Eu já sabia que mais tarde ou mais cedo ia comprar este livro. Seria apenas uma questão de tempo. Ainda antes de o ter pago já lera mais de metade e mal cheguei aqui, acabei de o ler. Estou aqui a escrever e a pensar como gosto da escrita de Manuel Alegre, clara e simples, quase sempre autobiográfica. Cento e qualquer coisa páginas de bom português que, em vários momentos, me fizeram arrepiar os sentidos, pois fala-nos da "vida de tantas vidas na tão curta vida". E andam para aí alguns armados em "escritores", cujas medidas são os quilos de papel vendido, ou cujos critérios de qualidade são as centenas, quando não milhares, de páginas impressas.
Desculpem a confusão, até porque, normalmente, não gosto de misturar águas, mas é também por isto que gostava de ver em Belem alguém que não seja tecnocrata, economista ou gestor, mas sim um humanista, desformatado e com memória, cujo discurso e prática se reveja na vida pequena das pessoas. Assim é este Miúdo que pregava pregos numa tábua.

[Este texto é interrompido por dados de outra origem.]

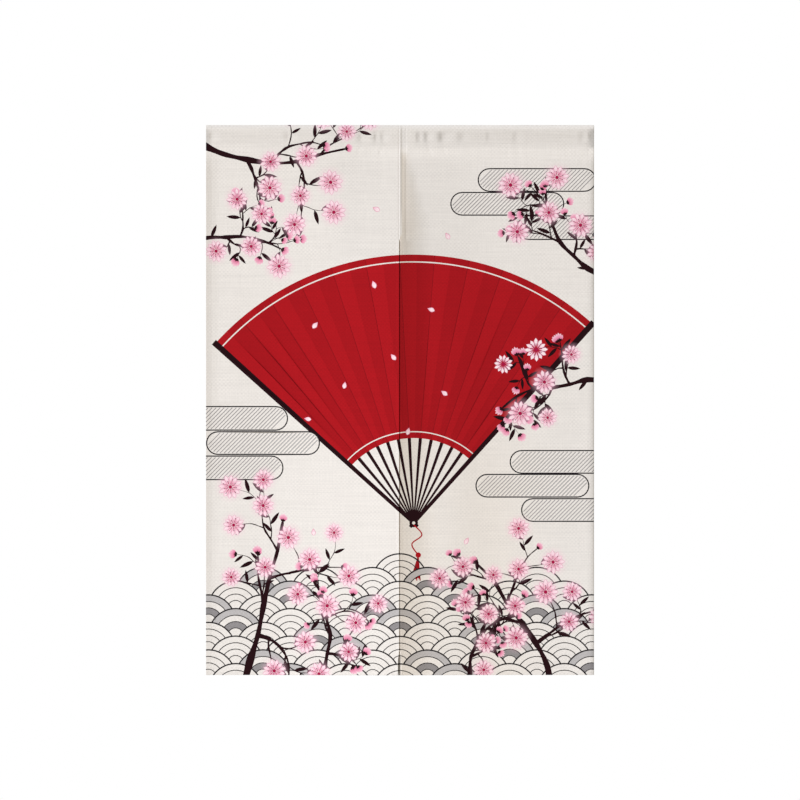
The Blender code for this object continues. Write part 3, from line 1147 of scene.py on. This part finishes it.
# A stitch's triangles: corners 0 and 1 are its ends, 2 and 3 its sides, 4 its top and 5
# its foot; then how far these two lie from the cloth, as shares of half its width
SPINDLE = np.array([
    (0, 2, 4), (2, 1, 4), (1, 3, 4), (3, 0, 4), (2, 0, 5), (1, 2, 5), (3, 1, 5), (0, 3, 5),
])
THREAD_RISE = 1.1
THREAD_SINK = 0.5


def make_stitches(name, panel, print_and_shade_at):
    """Every stitch as a small spindle of thread, on both sides of the cloth."""
    pairs = np.array([pair for line in stitched_lines(panel) for pair in zip(line, line[1:])])
    middles, along = (pairs[:, 0] + pairs[:, 1]) / 2, pairs[:, 1] - pairs[:, 0]
    along /= np.linalg.norm(along, axis=1)[:, None]
    across = np.stack([-along[:, 1], along[:, 0]], axis=1)
    ahead, aside, half = along * STITCH_LENGTH / 2, across * THREAD_WIDTH / 2, THREAD_WIDTH / 2
    # Each stitch takes the print and painted shade of the cloth under it
    print_and_shade = np.array([print_and_shade_at(point) for point in middles.tolist()])
    count = len(middles)
    numbers = 6 * np.arange(count)[:, None, None] + SPINDLE
    points, faces, colours = [], [], []
    for surface, outward, fade in ((panel.printed_side, 1, 1.0), (panel.wrong_side, -1, GHOST)):
        spots = (middles, middles - ahead, middles + ahead, middles - aside, middles + aside)
        seat, *around = (surface(*spot.T) for spot in spots)
        normal = normals_of(surface, *middles.T, outward) * half
        corners = np.stack([*around, seat + normal * THREAD_RISE, seat - normal * THREAD_SINK], axis=1)
        faces.append((numbers + 6 * count * len(faces))[:, :, ::outward].reshape(-1, 3))
        points.append(corners.reshape(-1, 3))
        colours.append(np.repeat(CREAM + (print_and_shade - CREAM) * fade, SPINDLE.size, axis=0))
    cloth_map = np.repeat(np.concatenate([middles, middles]), SPINDLE.size, axis=0)
    return add_mesh(name, *(np.concatenate(part) for part in (points, faces, colours)), cloth_map)


# Materials

class Nodes:
    """Short names for building a node tree."""

    def __init__(self, tree):
        self.tree = tree

    def add(self, kind, **settings):
        node = self.tree.nodes.new(kind)
        for key, value in settings.items():
            setattr(node, key, value)
        return node

    def link(self, source, target):
        """Links an output to an input, or sets the input to a constant."""
        if isinstance(source, (int, float, tuple)):
            target.default_value = source
        else:
            self.tree.links.new(source, target)

    def feed(self, node, sources):
        """Links or sets inputs by their names."""
        for name, source in sources.items():
            self.link(source, node.inputs[name])
        return node

    def math(self, operation, *inputs):
        node = self.add("ShaderNodeMath", operation=operation)
        for socket, source in zip(node.inputs, inputs):
            self.link(source, socket)
        return node.outputs[0]

    def noise(self, coordinates, scale, detail):
        node = self.add("ShaderNodeTexNoise")
        return self.feed(node, {"Vector": coordinates, "Scale": scale, "Detail": detail}).outputs["Fac"]

    def stretched(self, coordinates, x, y):
        node = self.add("ShaderNodeMapping")
        return self.feed(node, {"Vector": coordinates, "Scale": (x, y, 1.0)}).outputs["Vector"]


def new_material(name):
    """A material, its nodes and its shader."""
    material = bpy.data.materials.new(name)
    material.use_nodes = True
    return material, Nodes(material.node_tree), material.node_tree.nodes["Principled BSDF"]


# The weave: pitch of its threads and its basket pattern, how far threads wander, the
# textures' scales along and across a thread, and the gain and base of their lightness
THREAD_PITCH = 0.00095
BASKET_PITCH = 0.00436
THREAD_DRIFT = 2.4
DRIFT_SCALE = (6.0, 90.0)
SLUB_SCALE = (28.0, 950.0)
BAR_SCALE = (7.0, 330.0)
PATCH_SCALE = 24.0
BASKET_LIGHT = (0.15, -0.04)
SLUB_LIGHT = (0.17, 0.83)
WEAVE_LIGHT = (0.07, -0.035)
BAR_LIGHT = (0.15, -0.105)
WARP_BARS = 0.4


def cloth_material(name):
    """Printed plain weave: threads over and under, with slubs and faint unevenness."""
    material, nodes, shader = new_material(name)
    calc = nodes.math
    coordinates = nodes.add("ShaderNodeUVMap", uv_map="cloth").outputs["UV"]
    u, v = nodes.feed(nodes.add("ShaderNodeSeparateXYZ"), {"Vector": coordinates}).outputs[:2]

    def both_ways(scale, detail):
        """Noise drawn out along the weft, and along the warp."""
        return [nodes.noise(nodes.stretched(coordinates, *s), 1.0, detail) for s in (scale, scale[::-1])]

    def wave(place, pitch, drift):
        return calc("SINE", calc("ADD", calc("MULTIPLY", place, math.pi / pitch), drift))

    def checks(pitch, *drifts):
        """A wave across the cloth times a wave down it."""
        across, down = drifts or (0.0, 0.0)
        return calc("MULTIPLY", wave(u, pitch, across), wave(v, pitch, down))

    weft_drift, warp_drift = (calc("MULTIPLY", n, THREAD_DRIFT) for n in both_ways(DRIFT_SCALE, 2.0))
    weave = calc("MULTIPLY_ADD", checks(THREAD_PITCH, warp_drift, weft_drift), 0.5, 0.5)
    slubs = calc("ADD", *both_ways(SLUB_SCALE, 3.0))
    weft_bars, warp_bars = both_ways(BAR_SCALE, 1.0)
    bars = calc("MULTIPLY_ADD", warp_bars, WARP_BARS, weft_bars)
    showing = calc("MULTIPLY_ADD", nodes.noise(coordinates, PATCH_SCALE, 1.0), *BASKET_LIGHT)
    light = calc("MULTIPLY", checks(BASKET_PITCH), showing)
    for texture, change in ((slubs, SLUB_LIGHT), (weave, WEAVE_LIGHT), (bars, BAR_LIGHT)):
        light = calc("ADD", light, calc("MULTIPLY_ADD", texture, *change))

    # The colour layer is the print times its painted shade
    print_and_shade_colour = nodes.add("ShaderNodeVertexColor", layer_name="print").outputs["Color"]
    shade = nodes.add("ShaderNodeMix", data_type="RGBA", blend_type="MULTIPLY")
    nodes.feed(shade, {"Factor": 1.0, "A": print_and_shade_colour, "B": light})
    relief = calc("MULTIPLY_ADD", weave, 0.6, calc("MULTIPLY", slubs, 0.5))
    bump = nodes.add("ShaderNodeBump")
    nodes.feed(bump, {"Strength": 0.55, "Distance": 0.00022, "Height": relief})
    nodes.feed(shader, {
        "Base Color": shade.outputs["Result"],
        "Normal": bump.outputs["Normal"],
        "Roughness": calc("MULTIPLY_ADD", slubs, 0.12, 0.76),
        "Specular IOR Level": 0.06,
        "Sheen Weight": 0.03,
        "Sheen Roughness": 0.6,
    })
    return material


# Stage, light and camera. Suns: name, azimuth from the viewer, elevation, strength, softness
FLOOR_HEIGHT = -2.0
FLOOR_SIZE = 7.0
FRAME_PIXELS = 800
CURTAIN_PIXELS_TALL = 550
CAMERA_DISTANCE = 12.0
AMBIENT = 0.33
AMBIENT_COLOUR = (1.0, 0.89, 0.67)
SUN_COLOUR = (0.94, 1.0, 1.12)
SUNS = (("key", -52, 22, 3.5, 20), ("back", 140, 28, 3.4, 24))


def make_stage():
    bpy.ops.mesh.primitive_plane_add(size=FLOOR_SIZE, location=(0.0, 0.0, FLOOR_HEIGHT))
    floor = bpy.context.object
    floor.name = "floor"
    material, nodes, shader = new_material("pale_floor")
    nodes.feed(shader, {"Base Color": (0.72, 0.71, 0.69, 1.0), "Roughness": 0.7})
    floor.data.materials.append(material)


def make_sun(name, azimuth, elevation, strength, softness):
    turn, lift = math.radians(azimuth), math.radians(elevation)
    source = Vector((math.sin(turn) * math.cos(lift), -math.cos(turn) * math.cos(lift), math.sin(lift)))
    lamp = bpy.data.lights.new(name, "SUN")
    lamp.energy = strength
    lamp.color = SUN_COLOUR
    lamp.angle = math.radians(softness)
    add_object(name, lamp).rotation_euler = source.to_track_quat("Z", "Y").to_euler()


def make_world():
    """White for the eye, and a dimmer soft light on the cloth."""
    world = bpy.data.worlds.new("studio")
    bpy.context.scene.world = world
    world.use_nodes = True
    nodes = Nodes(world.node_tree)
    seen = nodes.add("ShaderNodeLightPath").outputs["Is Camera Ray"]
    strength = nodes.math("MULTIPLY_ADD", seen, 1.0 - AMBIENT, AMBIENT)
    tint = nodes.add("ShaderNodeMix", data_type="RGBA")
    nodes.feed(tint, {"Factor": seen, "A": (*AMBIENT_COLOUR, 1.0), "B": (1.0, 1.0, 1.0, 1.0)})
    background = world.node_tree.nodes["Background"]
    nodes.feed(background, {"Strength": strength, "Color": tint.outputs["Result"]})


def make_camera():
    camera = add_object("camera", bpy.data.cameras.new("camera"))
    seen_height = DROP * FRAME_PIXELS / CURTAIN_PIXELS_TALL
    camera.data.lens = camera.data.sensor_width * CAMERA_DISTANCE / seen_height
    camera.data.clip_end = 100.0
    camera.location = (0.0, -CAMERA_DISTANCE, -DROP / 2)
    camera.rotation_euler = (math.radians(90), 0.0, 0.0)
    bpy.context.scene.camera = camera


make_camera()
make_world()
make_stage()
for sun in SUNS:
    make_sun(*sun)
bpy.context.scene.view_settings.view_transform = "Standard"

art = make_print()
cloth = cloth_material("printed_cloth")
for name, side in (("left", -1), ("right", 1)):
    panel = Panel(side)
    sheet, print_and_shade_at = make_cloth(f"{name}_cloth", panel, art)
    stitches = make_stitches(f"{name}_stitches", panel, print_and_shade_at)
    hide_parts(f"{name}_panel", f"{name}_heading")
    for piece in (sheet, stitches):
        piece.data.materials.append(cloth)
        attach(piece, "root")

"Ou como a própria Sophia num café em Porto Covo, os dedos da mão direita dedilhando enquanto a esquerda segurava o cigarro, nessa tarde em que ela queria seguir para Lisboa por uma estrada junto ao mar, ainda hoje sinto remorso de lhe dizer que não havia estrada nenhuma, ela insistia que sim, havia uma estrada no poema que ela estava a dedilhar e não devíamos ter hesitado, devíamos ter ido com ela por essa estrada fora." (2010:69)

15 novembro 2009

desconfiar das ideologias



Conheci o autor, Onésimo Teotónio Almeida, através das (dia)crónicas que mensalmente assina na revista Ler. Pouco ou nada sabia dele, a não ser que está radicado nos EUA onde dá aulas, numa qualquer universidade. Precisamente, na revista Ler deste mês de Novembro, Francisco José Viegas no "Diário de Ocasião" faz a apresentação deste livro e do autor, dizendo: "o que mais me surpreendeu foi a diferença do método, comparado com o pobre debate universitário em Portugal; depois, o ritmo de trabalho e a qualidade da discussão, longe de lugares-comuns e de opiniões banais".
Comprei e rapidamente o li. Aliás, uma das últimas leituras que fiz. De fácil leitura, opta por uma escrita pedagógica, conseguindo percorrer a história das ciências modernas. Do próprio autor ficam as palavras:
"De repente Darwin faz anos, e Portugal, descobrindo-se modernaço e europeu, põe-se em bicos de pés a celebrá-lo com entusiasmo, esquecido já do avozinho Marx a quem ainda há pouco beijava ternamente. (Neo) darwinistas explicam-lhe o comportamento humano, pois a ciência justifica agora a nossa animalidade, visto verdade e ciência serem, na sua percepção, irmãs gémeas, ou sinónimas, para usarmos mais rigorosa linguagem."